The school we inaugurate today grows, in part, out of the 2011 report of the New Academic Directions Committee, which recommended ways to bring the university’s academic structure into the 21st century. Since the completion of that report, we have seen transformation of unprecedented scale and speed at IU, with the establishment of five other new schools at the university. I once again commend all who contributed to that report and the many faculty and administrators who have worked to implement its recommendations.

I also want to thank all of the faculty, students and alumni of all the units involved for their support during the extensive period of evaluation, discussion and consultation over the last several years leading up to the establishment of the Media School.


The innovative IU Media School positions the university for a future in which IU is the nation’s leading gateway for students seeking to master the professional skills needed to actively engage in multiple platforms of media, both traditional and emerging, and to fully understand how media affect and inform our attitudes, beliefs and values.

The school is also well positioned to take advantage of innovative and emerging opportunities for education and research, including those made possible through IU’s ongoing Media Digitization and Preservation Initiative, an ambitious project to digitize, preserve, and make universally available by the time of IU’s bicentennial in 2020, all of the perishable media objects on IU’s campuses, which number in the many hundreds of thousands.

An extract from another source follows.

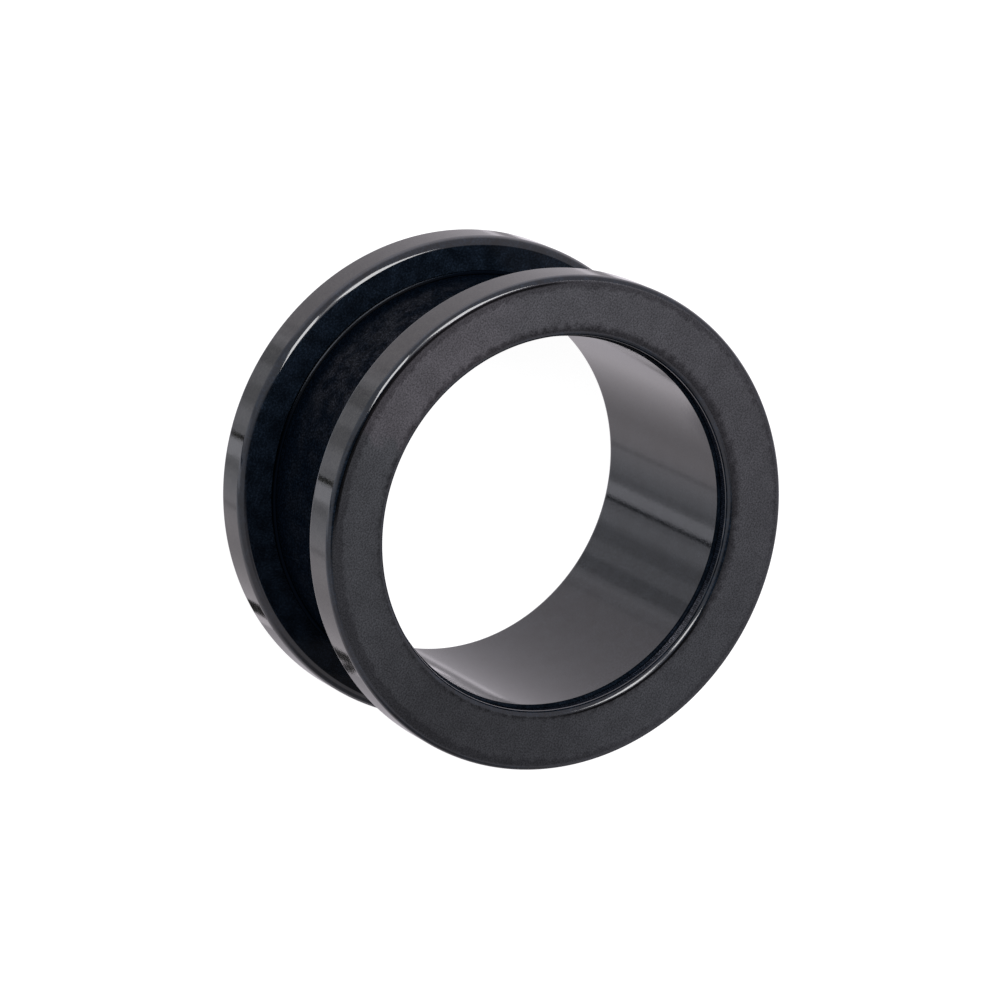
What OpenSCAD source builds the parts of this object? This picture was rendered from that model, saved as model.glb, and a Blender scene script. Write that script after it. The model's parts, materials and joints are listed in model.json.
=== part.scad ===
// Screw-fit ear tunnel: a tube with one fixed flange, closed by a flange ring that screws onto it.
// It lies on the fixed flange, with the screw ring on top. The origin is at the centre of the
// fixed flange's outer face, and +Z runs along the bore towards the ring. Sizes are in millimetres.

/* [Barrel] */
// Outer diameter of the barrel, which is the gauge of the tunnel
barrel_d = 20; // [16:1:30]
// Wall thickness of the barrel
wall = 1.2; // [1:0.1:2]
// Overall length, from the outer face of one flange to the outer face of the other
length = 12; // [10:0.5:16]

/* [Flanges] */
// Height of both flanges above the barrel
flange_h = 1.8; // [1:0.1:3]
// Thickness of both flanges
flange_t = 2.2; // [1.8:0.1:2.6]
// Rounding of the outer edges of both faces and of the screw ring's edge at the groove
edge_r = 0.28; // [0.1:0.01:0.5]
// Rounding of the fixed flange's edge at the groove
groove_edge_r = 0.42; // [0.2:0.01:0.6]
// Rounding of the bore's mouth in the fixed flange
mouth_r = 0.37; // [0.2:0.01:0.5]
// Rounding of the bore's mouth in the screw ring
lip_edge_r = 0.24; // [0.1:0.01:0.4]
// Fillet between the barrel and its own flange
root_r = 0.19; // [0.1:0.01:0.4]

/* [Screw joint] */
// Thickness of the lip of the ring that covers the end of the barrel
lip_t = 0.75; // [0.6:0.05:0.9]
// How much wider in radius the lip is than the bore behind it
lip_step = 0.15; // [0.05:0.01:0.3]
// Step down in radius from the barrel to its threaded spigot
spigot_step = 0.4; // [0.3:0.05:0.5]
// Radial clearance between the spigot and the ring, each drawn as a plain round where its thread is
thread_gap = 0.05; // [0.03:0.01:0.1]
// Gap at the seat of the ring, both at the barrel's shoulder and under the lip
seat_gap = 0.05; // [0.03:0.01:0.1]
// Chamfer that leads the spigot's thread into the ring's
lead_in = 0.15; // [0.05:0.01:0.2]
// Break of the sharp inner edge at the end of the spigot
edge_break = 0.05; // [0.02:0.01:0.1]

/* [Hidden] */
barrel_r = barrel_d / 2;
bore_r = barrel_r - wall;
flange_r = barrel_r + flange_h;
spigot_r = barrel_r - spigot_step;
lip_r = bore_r + lip_step;
ring_thread_r = spigot_r + thread_gap;
ring_back_z = length - flange_t;
shoulder_z = ring_back_z - seat_gap;
lip_back_z = length - lip_t;
spigot_end_z = lip_back_z - seat_gap;
// How far a cutting profile reaches past the surface it cuts
reach = 0.1;
$fn = 180;

// Rectangle between two corners of the turned profile, given as [radius, height]
module turned(low, high) {
    translate(low) square(high - low);
}

// Sliver between a corner and its rounding. The side is the diagonal direction from the corner
// to the centre of the rounding. Cut away it rounds an edge, and added it fills a root.
module corner(at, side, r) {
    difference() {
        translate(at + (r - reach) / 2 * side) square(r + reach, center = true);
        translate(at + r * side) circle(r);
    }
}

// Triangle that chamfers a corner, with the side as for a rounding
module chamfer(at, side, size) {
    outside = at - reach * side;
    polygon([
        outside,
        [at.x + (size + reach) * side.x, outside.y],
        [outside.x, at.y + (size + reach) * side.y]
    ]);
}

// Tube, fixed flange and spigot, turned from one piece
module flanged_barrel() {
    color([0.13, 0.13, 0.14])
    rotate_extrude()
    difference() {
        union() {
            turned([bore_r, 0], [flange_r, flange_t]);
            turned([bore_r, 0], [barrel_r, shoulder_z]);
            turned([bore_r, 0], [spigot_r, spigot_end_z]);
            corner([barrel_r, flange_t], [1, 1], root_r);
        }
        corner([bore_r, 0], [1, 1], mouth_r);
        corner([flange_r, 0], [-1, 1], edge_r);
        corner([flange_r, flange_t], [-1, -1], groove_edge_r);
        corner([bore_r, spigot_end_z], [1, -1], edge_break);
        chamfer([spigot_r, spigot_end_z], [-1, -1], lead_in);
    }
}

// Flange ring with its threaded counterbore behind the lip
module screw_ring() {
    color([0.27, 0.27, 0.28])
    rotate_extrude()
    difference() {
        turned([lip_r, ring_back_z], [flange_r, length]);
        turned([lip_r - reach, ring_back_z - reach], [ring_thread_r, lip_back_z]);
        corner([lip_r, length], [1, -1], lip_edge_r);
        corner([flange_r, length], [-1, -1], edge_r);
        corner([flange_r, ring_back_z], [-1, 1], edge_r);
        chamfer([ring_thread_r, ring_back_z], [1, 1], lead_in);
    }
}

flanged_barrel();
screw_ring();
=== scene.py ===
import json
from math import cos, hypot, pi, radians, sin

import bpy
from mathutils import Matrix, Quaternion, Vector


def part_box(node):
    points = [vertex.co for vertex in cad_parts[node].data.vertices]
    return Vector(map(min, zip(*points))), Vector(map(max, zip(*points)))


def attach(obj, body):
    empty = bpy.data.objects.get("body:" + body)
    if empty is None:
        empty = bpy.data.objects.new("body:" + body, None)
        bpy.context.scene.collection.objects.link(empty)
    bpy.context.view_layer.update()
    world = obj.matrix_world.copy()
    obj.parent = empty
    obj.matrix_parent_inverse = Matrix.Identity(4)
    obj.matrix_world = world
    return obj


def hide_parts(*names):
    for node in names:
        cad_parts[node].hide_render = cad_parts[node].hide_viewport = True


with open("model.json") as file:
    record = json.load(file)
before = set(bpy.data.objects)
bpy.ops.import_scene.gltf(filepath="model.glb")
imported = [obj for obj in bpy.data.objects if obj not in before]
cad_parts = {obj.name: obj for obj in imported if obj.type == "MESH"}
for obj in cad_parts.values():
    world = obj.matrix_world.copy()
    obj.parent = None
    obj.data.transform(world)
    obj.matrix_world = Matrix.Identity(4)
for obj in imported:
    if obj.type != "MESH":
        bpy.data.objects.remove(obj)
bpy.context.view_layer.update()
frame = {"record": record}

MM = 0.001

# Sizes that the frame gives
RING_LOW, RING_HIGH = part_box("screw_ring")
BARREL_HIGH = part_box("flanged_barrel")[1]
BORE_R = next(m for m in frame["record"]["mounts"] if m["name"] == "bore")["dims"]["r_mm"] * MM
FLANGE_R = BARREL_HIGH.x
FACE_Z = RING_HIGH.z
RING_BACK_Z = RING_LOW.z
SPIGOT_END_Z = BARREL_HIGH.z

# Sizes of the turned profile, as in the part's source
WALL = 1.2 * MM
FLANGE_T = FACE_Z - RING_BACK_Z
LIP_T = 0.75 * MM
LIP_STEP = 0.15 * MM
SPIGOT_STEP = 0.4 * MM
THREAD_GAP = 0.05 * MM
SEAT_GAP = 0.05 * MM
BARREL_R = BORE_R + WALL
SPIGOT_R = BARREL_R - SPIGOT_STEP
COUNTERBORE_R = SPIGOT_R + THREAD_GAP
LIP_R = BORE_R + LIP_STEP
LIP_BACK_Z = FACE_Z - LIP_T
SHOULDER_Z = RING_BACK_Z - SEAT_GAP

# Roundings and chamfers
EDGE_R = 0.28 * MM
GROOVE_EDGE_R = 0.42 * MM
MOUTH_R = 0.37 * MM
LIP_EDGE_R = 0.28 * MM
ROOT_R = 0.19 * MM
LEAD_IN = 0.15 * MM
EDGE_BREAK = 0.04 * MM

# Thread between the barrel and the ring, which only shows when the ring is off: its rows of points,
# its distance from the shoulder or the lip, and the length over which it fades out at both ends
THREAD_PITCH = 0.5 * MM
THREAD_DEPTH = 0.25 * MM
THREAD_ROWS = 34
THREAD_MARGIN = 0.1 * MM
THREAD_FADE = 0.2 * MM
# Start and end of the thread's flank, as shares of the pitch
THREAD_FLANK = (0.12, 0.38)

# Coarse turning marks on the wall inside the lip
LIP_GROOVES = 3
LIP_GROOVE_DEPTH = 0.05 * MM
POINTS_PER_GROOVE = 8

# How finely the turned pieces are meshed, and how far past a rounding its supporting points lie
STEPS_ROUND = 384
STEPS_PER_ROUNDING = 14
SUPPORT = 0.02 * MM

# Photograph's camera: pixel of the visible face's centre, distance to it, and the angles
PHOTO_SIZE = 1001
FACE_CENTRE_PX = (558.6, 525.3)
LENS = 219.53
SENSOR = 36.0
DISTANCE = 283.36 * MM
ELEVATION = radians(60.22)
ROLL = radians(116.29)
CLIP_NEAR, CLIP_FAR = 0.01, 10.0

# The finishes below share these terms. CLOUDS, GRAIN, SPECKS and HAZE are noise: grains a
# millimetre, detail, its low and high value, and the level or roughness for each of the two.
# RELIEF: grains a millimetre, detail and height. WANDER: grains a millimetre, detail and width.
# Stretches run clockwise from -X in degrees: middle, half width, softness and change.
GLOSS_IOR = 1.65
DULL_TINT = (0.3, 0.3, 0.3, 1)

# Polish of the roundings and of the groove's sides, and its haze at the lip's edge
GLOSS_BODY = (0.0041, 0.0068, 0.0113)
GLOSS_CLOUDS = (1.3, 4, 0.3, 0.7, 0.6, 1.4)
GLOSS_SPECKS = (10, 2, 0.4, 0.75, 0.75, 2.1)
GLOSS_HAZE = (0.9, 3, 0.3, 0.7, 0.05, 0.09)
LIP_EDGE_HAZE = (0.9, 3, 0.3, 0.7, 0.09, 0.13)
GLOSS_RELIEF = (11, 2, 0.0006 * MM)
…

Today, as we celebrate the inauguration of the Media School, we celebrate a major step forward that will help Indiana University students to thrive in a world of incredibly rapid change, and one that will allow Indiana University to continue to make important contributions to some of the most rapidly evolving academic fields.

Source Notes

  1. Jim Macnamara, The 21st Century Media (R)evolution: Emergent Communication Practices, (Peter Lang, 2010), 1.
  2. This list is borrowed from Philip M. Napoli, Audience Evolution: New Technologies and the Transformation of Media Audiences, (Columbia University Press, 2011), 1.